Asgari ücretin en az 8 bin TL olması gerektiğini belirten Seher, onun bile yetmeyeceğini söylüyor: “Ben ki 4 yılda bir ayakkabı giyiyorum. Bir şey alamıyorum. Çocuklu aileler, okuyanlar, mama kullanacak olanlar, üniversitede okuyanlar... Çok zor.”
"TATİL HİÇ GÖRMEDİM, NASIL GİDELİM?"
Tatil planını sorduğumuzda, gözleri şaşkın şekilde bakıp şöyle yanıtlıyor: “Tatil yok ama olsa da nasıl gidelim? Bayramda memleketime gitseydim, yol parası 750 TL, gidiş geliş 1500 TL. Nasıl ailemi görmeye gideyim? Adım atamıyoruz ki. Tatili unutalım biz. Zaten en son 15 yıl olmuştu. O da tatil değildi, memleketime gitmiştim, 10 gün kalmıştım o kadar. Tatil görmedim bundan sonra da hiç görmeyiz.”
"TÜM BU KOŞULLAR KARŞISINDA ÖRGÜTLENMELİYİZ"
Tatil konusunda bir başka kadın işçi şunları söylüyor: “Bir yere gidemiyoruz. Gideceğimiz yer en fazla Konak. Orada da sahilde yürümek. Artık çıkamıyoruz, yol parası çok. En çok rahatça tatile gitmeyi, denize gitmeyi isterdim. Aslında lüks değil ama artık bunları düşünmek bile lüks oldu.”
Onun da kolları yanık. “İş kazası değil canım, patlıcanları közlüyoruz ya, fırına gidiyor. Biz de onları közlerken buralar da -kollarını göstererek- demire denk geliyor, o yüzden yanıyor.

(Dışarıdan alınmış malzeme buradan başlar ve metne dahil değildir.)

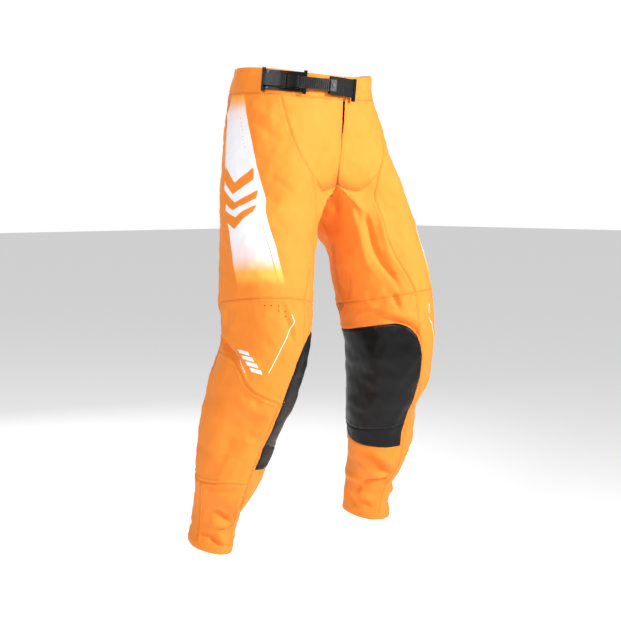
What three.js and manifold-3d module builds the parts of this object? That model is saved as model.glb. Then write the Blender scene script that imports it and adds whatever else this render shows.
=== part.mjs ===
// Off-road riding trousers with leather knee guards, in the shape they have on a rider's bent legs.
// Millimetres, +Z up, the front towards -Y, the wearer's left towards +X.
// The origin is in the middle of the waist opening, level with the top edge of the waistband.
import * as THREE from "three";
import { mergeVertices } from "three/addons/utils/BufferGeometryUtils.js";
import Module from "manifold-3d";

const wasm = await Module();
wasm.setup();

const FABRIC = 2.4; // thickness of a cloth panel with its backing
const LEATHER = 2.8;
const SEAM_GAP = 0.35; // each panel stops this far short of its seam line
const CENTRE_GAP = 0.2; // the two legs stay this far from the middle plane

// Sections round the hips, from the waist edge down to the crotch: the heights of the section at
// the side, front and back, its half width, its depth ahead and behind, the bulge of the thighs in
// front, and how far forward the sides have moved.
const HIPS = [
  { side: 4, front: -12, back: 14, width: 150, ahead: 121, behind: 118, bulge: 0, shift: 0 },
  { side: -45, front: -57, back: -34, width: 157, ahead: 122, behind: 138, bulge: 0, shift: 0 },
  { side: -105, front: -112, back: -98, width: 174, ahead: 118, behind: 136, bulge: 12, shift: 4 },
  { side: -170, front: -170, back: -165, width: 187, ahead: 112, behind: 134, bulge: 28, shift: 12 },
  { side: -240, front: -222, back: -225, width: 205, ahead: 104, behind: 124, bulge: 56, shift: 22 },
];
const CROTCH_Z = -276;

// Sections square to the left leg, from the upper thigh to the hem: the middle, the half width
// across, the depth ahead and behind, and how far the section is turned outwards, in degrees.
const LEG = [
  { middle: [130, -47, -310], across: 92, ahead: 105, behind: 100, turn: 8 },
  { middle: [147, -60, -380], across: 87, ahead: 106, behind: 102, turn: 9 },
  { middle: [158, -71, -450], across: 84, ahead: 108, behind: 104, turn: 10 },
  { middle: [165, -78, -530], across: 80, ahead: 104, behind: 100, turn: 10 },
  { middle: [182, -61, -610], across: 83, ahead: 93, behind: 92, turn: 10 },
  { middle: [192, -35, -690], across: 78, ahead: 79, behind: 79, turn: 10 },
  { middle: [205, -3, -800], across: 60, ahead: 65, behind: 65, turn: 10 },
  { middle: [209, 25, -870], across: 44, ahead: 54, behind: 54, turn: 10 },
  { middle: [214, 38, -934], across: 42, ahead: 55, behind: 54, turn: 10 },
];
const LEG_START = [116, -24, -240]; // the leg's middle line begins here, level with the crotch
const STATIONS = HIPS.length + LEG.length;
const CROTCH_STATION = HIPS.length - 1;
const HEM_STATION = STATIONS - 1;
const BACK_U = 0.75; // u runs round a half of the hips from 0, centre front, to this, centre back
const FORK_U = 0.1; // this near the middle the hips run straight down, and don't follow the leg

// The seams, as points [u, s]: u is the way round from the centre front over the outside and the
// back to the inside of the leg, s is the way down, one unit a section.
const HIP_SEAM = [[0.215, 1], [0.185, 2], [0.158, 2.75], [0.12, 3.45], [0.098, 4], [0.062, 4.5],
  [0.03, 5], [0.022, 5.5], [0.044, 6.3], [0.068, 7]];
const BACK_SEAM = [[0.47, 1], [0.46, 4], [0.44, 7]];
const INSEAM = [[-0.1, 4], [-0.12, 4.5], [-0.165, 4.95], [-0.203, 5.4], [-0.213, 6.4], [-0.2, 7]];
const FRONT_ARC = [[0, 4], [0.021, 4.13], [0.045, 4.17], [0.071, 4.03], [0.096, 3.75], [0.12, 3.45]];
const GUARD_TOP = [[-0.31, 7.8], [-0.22, 7.74], [-0.13, 7.64], [-0.06, 7.59], [-0.01, 7.59],
  [0.034, 7.7], [0.066, 7.88]];
const GUARD_FRONT = [[0.066, 7.88], [0.081, 8.1], [0.09, 8.4], [0.094, 8.7], [0.094, 9.05],
  [0.092, 9.55], [0.086, 10.05]];
const GUARD_BACK = [[-0.31, 7.8], [-0.31, 8.2], [-0.31, 8.6], [-0.308, 9.05], [-0.304, 9.5],
  [-0.295, 9.95], [-0.28, 10.36]];
const GUARD_SPLIT = [[-0.28, 10.36], [-0.2, 10.35], [-0.12, 10.29], [-0.05, 10.22], [0.01, 10.16],
  [0.05, 10.11], [0.086, 10.05]];
const GUARD_FOOT = [[-0.262, 10.58], [-0.2, 10.6], [-0.12, 10.59], [-0.05, 10.56], [0.01, 10.54],
  [0.05, 10.53], [0.088, 10.52]];
const KNEE_FOOT = [[0.094, 9.05], [0.13, 8.99], [0.17, 8.95], [0.215, 8.88], [0.255, 8.75],
  [0.29, 8.54], [0.335, 8.36], [0.385, 8.33], [0.44, 8.36]];
const SHIN_STRIP_WIDTH = 0.017; // as a part of the way round
const STRIP_EDGE = 0.105; // the strip's outer edge at its foot
const CALF_FOOT = [[0.105, 10.78], [0.2, 10.8], [0.3, 10.93], [0.36, 11], [0.44, 11.02], [0.6, 10.9],
  [0.74, 10.78]];
const CUFF_TOP = 12.72;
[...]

Gayet normal karşılıyorlar zaten” diyor.
Az kişiyle çalıştıklarını belirten işçi, asgari ücret konusunda, “Geçinemiyoruz. Evim kira da değil, kirada olanlar nasıl yapsın? Eşim de tekstil işçisi, ama yetmiyor” diyor. “Tüm bu koşullar karşısında örgütlenmeliyiz” diyor ve ekliyor; “İşçiler bir araya gelmeli. Başka çare yok.”